Questions assailed. Based on the last update from the National Hurricane Center Web site at 11 p.m., the sputterings of my Icom IC-M32 handheld VHF, and what forecasting expertise I’d gleaned from years at sea, I was almost 100-percent sure Mullet Mansion was on the western or “less-destructive” side of the storm. But how far west of it were we? Had the storm stalled? Had it taken some inexplicable jog out there in the blackness? Had tornadoes spun off? Waterspouts? In the interest of addressing these speculations, I tracked down the remote control for the TV—by some nifty twist of fate, Mullet Mansion still had electrical power.

I tried the Weather Channel first, albeit with misgivings. While I hoped to get some genuine nuts-and-bolts info—perhaps even a real-time radar or satellite image—I had no illusions about the quality of serious weather coverage on TV these days. Twice over the past few weeks B.J. and I had been constrained to abandon Mullet Mansion for the relative safety of my mother-in-law’s home farther north. And during these decampments, we’d watched hours of hurricane coverage on TV in an attempt to keep tabs on our waterfront home. Most of it had been pretty sorry stuff.

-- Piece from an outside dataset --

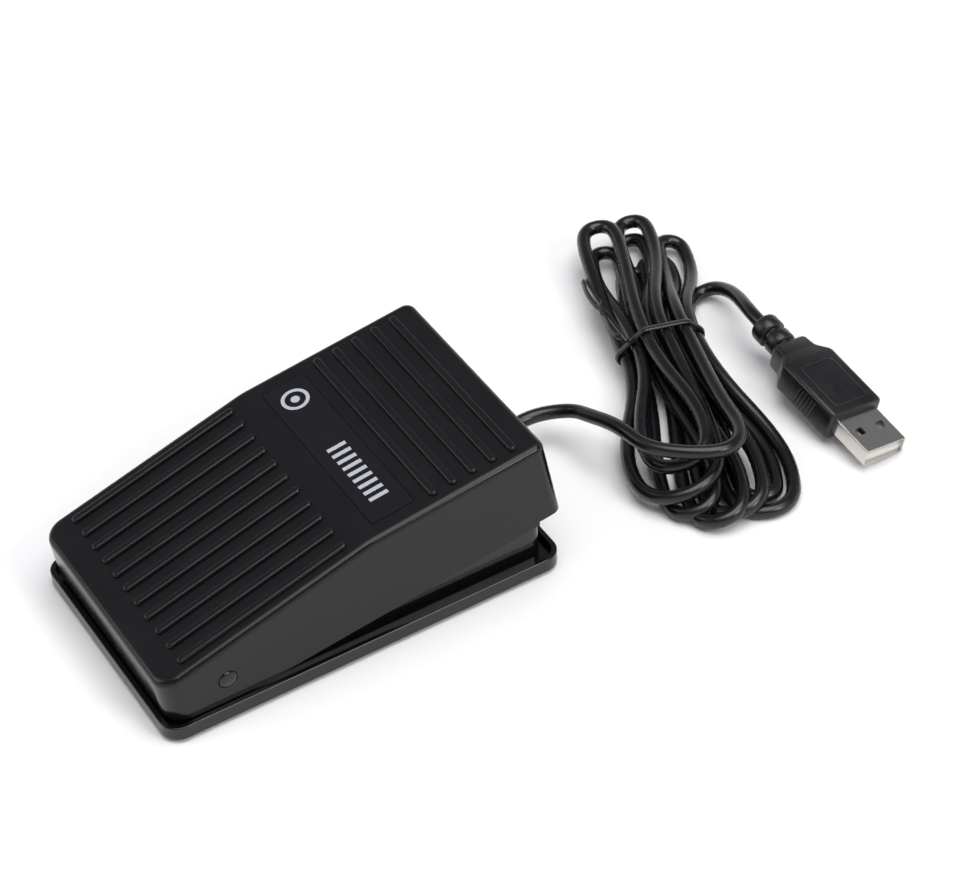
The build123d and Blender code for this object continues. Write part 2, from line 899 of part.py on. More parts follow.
def corner_radii(points):
    """For each corner 0.45 of its shorter run over the tangent of half its turn."""
    radii = []
    for before, corner, after in zip(points, points[1:], points[2:]):
        leg = min((corner - before).length, (after - corner).length)
        turn = radians((corner - before).get_angle(after - corner))
        radii.append(0.45 * leg / tan(turn / 2))
    return radii


def cord_tube(name, points):
    radii = corner_radii(points)
    path = FilletPolyline(*points, radius=radii)
    solid = tube(path, cord_radius)
    share = solid.volume / (pi * cord_radius**2 * path.length)
    shown = [round(radius, 1) for radius in radii]
    print(name, "radii", shown, "length", round(path.length, 1), "volume share", round(share, 4))
    return solid


def lead_out_points(hank_start, hank_start_way):
    """From the bush in the rear wall, back over the floor and up on to the hank."""
    outlet = Vector(cable_x, upstand_rear + bush_flange, cable_z)
    return [
        outlet,
        outlet + Vector(0, 8.3, 0),
        outlet + Vector(-2.0, 18.7, 0),
        hank_start - hank_start_way * 7.2,
        hank_start,
    ]


def to_plug_points(hank_end, hank_end_way, relief_end, relief_way):
    """From under the hank round to the back of the plug."""
    return [
        hank_end,
        hank_end + hank_end_way * 5.0,
        hank_place(-18.5, 10.8, 2.1),
        hank_place(-21.6, 16.3, 2.3),
        hank_place(-17.8, 21.3, 3.8),
        relief_end - relief_way * 9.3 + Vector(0, 1.0, -0.6),
        relief_end - relief_way * 4.5,
        relief_end,
    ]


def cord_tie():
    """A band round the hank's waist with its ends twisted together and one long tail."""
    left = -(waist_inner + 4 * waist_step + cord_radius + tie_gap)
    right = waist_inner + 3 * waist_step + cord_radius + tie_gap
    low = layer_height(0) + waist_lift - cord_radius - tie_gap
    high = layer_height(3) + waist_lift + cord_radius + tie_gap
    width = right - left
    height = high - low
    middle = waist_place((left + right) / 2, 0)
    middle.Z = (low + high) / 2
    outer = RectangleRounded(width + 2 * tie_thickness, height + 2 * tie_thickness, tie_corner)
    inner = RectangleRounded(width, height, tie_corner - tie_thickness)
    across = waist_way(1, 0).rotate(Axis.Z, 90)
    band = Plane(origin=middle, x_dir=across, z_dir=waist_way(-1, 0)) * extrude(
        outer - inner, amount=tie_width / 2, both=True
    )
    tail_way = hank_way(-1, -0.25, 0.05)
    twist_start = waist_place(left + 4.0, 0) + waist_way(1, 0)
    twist_start.Z = high + tie_thickness + 0.3
    tail_start = twist_start + tail_way * (tie_twist_length - 1)
    twist = rod(twist_start, tail_way, tie_twist_radius, tie_twist_length)
    return band + twist + rod(tail_start, tail_way, tie_tail_radius, tie_tail)


# Plug, in its own place with its shell towards +X, then laid where it lies

def plug_place():
    lie = Rot(0, 0, plug_yaw) * Rot(0, plug_dip, 0) * Rot(plug_roll, 0, 0)
    return Location((plug_x, plug_y, plug_z)) * lie


def plug_overmould():
    plan = Polyline(
        (0, -plug_half_width),
        (0, plug_half_width),
        (-plug_body, plug_half_width),
        (-plug_neck, plug_neck_half_width),
        (-plug_neck, -plug_neck_half_width),
        (-plug_body, -plug_half_width),
        close=True,
    )
    body = extrude(make_face(plan), amount=plug_height / 2, both=True)
    side = Polyline(
        (1, -plug_height / 2),
        (1, plug_height / 2),
        (-plug_body, plug_height / 2),
        (-plug_neck, plug_neck_height / 2),
        (-plug_neck, -plug_neck_height / 2),
        (-plug_body, -plug_height / 2),
        close=True,
    )
    body &= extrude(Plane.XZ * make_face(side), amount=plug_half_width + 1, both=True)
    body = fillet(body.edges().filter_by(Axis.X), plug_round)
    body -= panel_groove() + grip_grooves()
    body += strain_relief()
    body -= rod((-plug_neck - relief_length - 1, 0, 0), (1, 0, 0), cord_radius + screw_gap, 0.99)
    return body - Pos(-shell_inside / 2, 0, 0) * Box(shell_inside, shell_width, shell_height)


def panel_groove():
    """The line round the plain panel on the plug's upper face."""
    place = Pos(-plug_body / 2 - 1.0, 0, plug_height / 2)
    outer = RectangleRounded(panel_length + 2 * panel_line, panel_width + 2 * panel_line, 2.0)
    inner = RectangleRounded(panel_length, panel_width, 2.0 - panel_line)
    return extrude(place * (outer - inner), amount=panel_depth, both=True)


def grip_grooves():
    """Slanted grooves for the fingers down both sides of the plug."""
    groove = Rot(0, grip_slant, 0) * Box(0.5, 0.8, plug_height - 3)
    grooves = []
    for index in range(grip_count):
        x = -grip_start - index * grip_pitch
        grooves += [Pos(x, side * plug_half_width, 0) * groove for side in (-1, 1)]
    return grooves[0] + grooves[1:]


def strain_relief():
    """Fat rings and grooves behind the plug's neck, turned about the cord, the last the largest."""
    width = relief_length / relief_rings - relief_groove
    core = rod((-plug_neck + 0.5, 0, 0), (-1, 0, 0), relief_groove_radius, relief_length + 0.5)
    for index in range(relief_rings):
        start = -plug_neck - relief_groove - index * (width + relief_groove)
        growth = index / max(relief_rings - 1, 1)
        radius = relief_front_radius + (relief_rear_radius - relief_front_radius) * growth
        ring = rod((start, 0, 0), (-1, 0, 0), radius, width)
        core += fillet(ring.edges().filter_by(GeomType.CIRCLE), width * 0.35)
    return core


def plug_shell():
    length = shell_length + shell_inside
    middle = (shell_length - shell_inside) / 2
    shell = Pos(middle, 0, 0) * Box(length, shell_width, shell_height)
    shell = fillet(shell.edges().filter_by(Axis.X), 0.35)
    hollow = Box(length + 2, shell_width - 2 * shell_wall, shell_height - 2 * shell_wall)
    shell -= Pos(middle, 0, 0) * hollow
    window = Box(shell_window, shell_window, 2 * shell_wall + 0.4)
    for y in (-shell_window_y, shell_window_y):
        for z in (-shell_height / 2, shell_height / 2):
            shell -= Pos(shell_window_x, y, z) * window
    return shell


def plug_tongue():
    width = shell_width - 2 * shell_wall
    inside = shell_height / 2 - shell_wall
    length = shell_length - tongue_short
    tongue = Pos(length / 2, 0, -inside + tongue_height / 2) * Box(length, width, tongue_height)
    front_edge = tongue.faces().sort_by(Axis.X)[-1].edges().filter_by(Axis.Y).sort_by(Axis.Z)[-1]
    tongue = chamfer(front_edge, 0.4)
    return tongue + Pos(-shell_inside / 2, 0, 0) * Box(shell_inside, width, 2 * inside)


def plug_contacts():
    """Four flat strips on the tongue, the outer two longer."""
    top = -(shell_height / 2 - shell_wall) + tongue_height
    front = shell_length - tongue_short - 1.0
    strips = []
    for y, extra in contact_places:
        length = contact_length + extra
        strip = Box(length, contact_width, contact_thickness)
        strips.append(Pos(front - length / 2, y, top + contact_thickness / 2) * strip)
    return strips


# The lead's bush and clamp, and its four wires

def cable_bush():
    """A flanged sleeve round the lead in the upstand's rear wall."""
    inside = upstand_rear - upstand_wall
    bush = cable_hole(inside - bush_flange, upstand_wall + 2 * bush_flange, bush_radius)
    bush += cable_hole(upstand_rear, bush_flange, bush_flange_radius)
    bush += cable_hole(inside - bush_flange, bush_flange, bush_flange_radius)
    return bush - cable_hole(inside - 2 * bush_flange, upstand_wall + 4 * bush_flange, cord_radius + screw_gap)


def clamp_seats():
    y = clamp_front + clamp_length / 2
    top = cable_z + clamp_gap / 2 + clamp_thickness
    return [(cable_x + side * clamp_screw_offset, y, top) for side in (-1, 1)]


def cable_clamp():
    clamp = Box(2 * clamp_half_width, clamp_length, clamp_thickness)
    middle = cable_z + (clamp_gap + clamp_thickness) / 2
    clamp = Pos(cable_x, clamp_front + clamp_length / 2, middle) * clamp
    clamp = fillet(clamp.edges().filter_by(Axis.Y).sort_by(Axis.Z)[-2:], 0.8)
    clamp -= cable_hole(clamp_front - 1, clamp_length + 2, cord_radius + screw_gap)
    for seat in clamp_seats():
        clamp -= rod(seat, (0, 0, -1), screw_radius + screw_gap, clamp_thickness + 1)
    return clamp


def lead_wire(side, x):
    """One wire from the end of the cable's jacket to its place in the header."""
    across, up = side
    start_x = cable_x + across * lead_offset_across
    start_z = cable_z + up * lead_offset_up
    header_back = header_middle() + header_length / 2
    header_z = board_top + header_height / 2
    straight = (cable_inside_end - header_back) * lead_straight_share
    route = [
        Vector(start_x, cable_inside_end - 0.05, start_z),
        Vector(start_x, cable_inside_end - straight, start_z),
        Vector(x, header_back + straight, header_z),
        Vector(x, header_back - 2.5, header_z),
    ]
    return tube(FilletPolyline(*route, radius=corner_radii(route)), lead_radius)


# Build and write every piece

write("base_tray", base_tray())
for name, x, y in foot_places():
    write(name, rubber_foot(x, y))
write("pedal_cover", to_rest(pedal_cover()))
write("label_plate", to_rest(label_block(0, label_thickness)))
write("circuit_board", circuit_board())
down = (0, 0, -1)
board_screws = [screw((x, y, board_top), down, screw_length) for x, y in board_screw_places()]
write("board_screws", group(board_screws))
write("switch_case", switch_case())
write("switch_lid", switch_block(switch_width / 2 - switch_cover_width, switch_width / 2))
write("switch_terminals", group(switch_pins()))
write("switch_plunger", switch_plunger())
write("switch_lever", switch_lever())
write("controller_chip", controller_chip())
write("crystal_can", crystal_can())
write("capacitors", group(capacitors()))
write("resistors", group(resistors()))
write("lead_header", lead_header())
write("return_spring", return_spring())
write("cable_bush", cable_bush())
jacket_length = upstand_rear + bush_flange - cable_inside_end
write("cable_end", cable_hole(cable_inside_end, jacket_length, cord_radius))
write("cable_clamp", cable_clamp())
clamp_screw_length = clamp_thickness + screw_length - 0.6
write("clamp_screws", group(screw(seat, down, clamp_screw_length) for seat in clamp_seats()))
for name, side, x in zip(lead_names, lead_sides, header_places()):
    write(name, lead_wire(side, x))

edges = hank_edges()
hank = Wire(edges)
hank_least = least_gap(edges, 1.2, 9.0, cord_diameter)
print("hank length", round(hank.length, 1), "least gap", round(hank_least, 2))
write("cord_hank", tube(hank, cord_radius))
write("cord_lead_out", cord_tube("lead out", lead_out_points(hank @ 0, hank % 0)))
place = plug_place()
relief_way = (place * Pos(1, 0, 0)).position - place.position
relief_end = place.position - relief_way * (plug_neck + relief_length)
way_round = to_plug_points(hank @ 1, hank % 1, relief_end, relief_way)
write("cord_to_plug", cord_tube("to plug", way_round))
write("cord_tie", cord_tie())

plug_pieces = {
    "plug_overmould": plug_overmould(),
    "plug_shell": plug_shell(),
    "plug_tongue": plug_tongue(),
}
for name, shape in plug_pieces.items():
    piece = place * shape
    print(name, "lowest", round(piece.bounding_box().min.Z, 2))
    write(name, piece)
write("plug_contacts", group(place * strip for strip in plug_contacts()))
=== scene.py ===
"""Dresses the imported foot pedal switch: its moulded plastics, its tied hank, its plug and its label."""

from math import cos, pi, radians, sin, sqrt

import bmesh
import bpy
from mathutils import Matrix, Vector


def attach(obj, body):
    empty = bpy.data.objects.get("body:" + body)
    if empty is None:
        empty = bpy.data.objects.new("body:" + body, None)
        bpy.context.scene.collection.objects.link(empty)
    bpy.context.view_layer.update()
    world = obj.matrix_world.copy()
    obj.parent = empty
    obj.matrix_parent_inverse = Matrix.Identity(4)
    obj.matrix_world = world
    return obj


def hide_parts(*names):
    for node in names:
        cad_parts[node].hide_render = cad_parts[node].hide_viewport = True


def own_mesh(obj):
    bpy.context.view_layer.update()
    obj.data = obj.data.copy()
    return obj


bl_info = {
    "name": "Foot Pedal Switch",
    "version": (1, 0, 0),
    "blender": (4, 5, 0),
    "location": "View3D > Sidebar > Foot switch",
    "description": "Cord, tie, label, finishes and studio for a foot pedal switch",
    "category": "Object",
}

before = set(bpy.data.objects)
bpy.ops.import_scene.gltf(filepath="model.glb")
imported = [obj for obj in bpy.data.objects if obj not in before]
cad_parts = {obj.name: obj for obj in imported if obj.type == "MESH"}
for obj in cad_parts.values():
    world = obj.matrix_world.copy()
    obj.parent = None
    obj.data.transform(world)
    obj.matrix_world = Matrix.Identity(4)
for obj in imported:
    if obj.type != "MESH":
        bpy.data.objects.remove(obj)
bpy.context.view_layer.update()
MM = 0.001

# Places that repeat the part's source, in metres
hinge_y = -0.0352
hinge_z = 0.0115
stud_face = 0.0304
rest_angle = radians(7.65)
pedal_top = 0.02715
break_y = 0.0045
label_start = 0.0035
label_width = 0.011
label_depth = 0.00035
label_thickness = 0.0004
cord_diameter = 0.0035
cord_exit = Vector((-0.0066, 0.0477, 0.0086))
hank_centre = Vector((-0.0143, 0.1083, 0.0))
hank_turn = radians(-22.6)
waist_along = 0.0010
waist_across = -0.0006
waist_slant = radians(6.0)
waist_lift = 0.0009
plug_place = (
    Matrix.Translation((0.0328, 0.1315, 0.00535))
    @ Matrix.Rotation(radians(2.0), 4, "Z")
    @ Matrix.Rotation(radians(7.6), 4, "Y")
    @ Matrix.Rotation(radians(-9.5), 4, "X")
)
relief_end = plug_place @ Vector((-0.0369, 0, 0))
plug_way = (plug_place.to_3x3() @ Vector((1, 0, 0))).normalized()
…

“Florida is reeling from this hurricane season,” announced a perky, attractive blonde in a provocatively tight sweater. To a tired, unshaven, sopping-wet, middle-ager like me, tensely sitting in a little house, right next door to a big hurricane, the appearance of the young woman was vaguely incomprehensible, almost bizarre—she looked like a Playboy bunny dressed up for a sorority party. B.J. and I listened as she told us the Weather Channel was on “Storm Alert” before treating us to some video footage of cleanup efforts in the Bahamas, a dose of commercials for gardening products and (ironically enough) homeowner’s insurance, some more video footage of people in daytime South Florida buying plywood, cutting plywood, and securing plywood over their windows with cordless drills, and finally a longish “36-Hour Forecast” that indicated conditions were generally on the mend.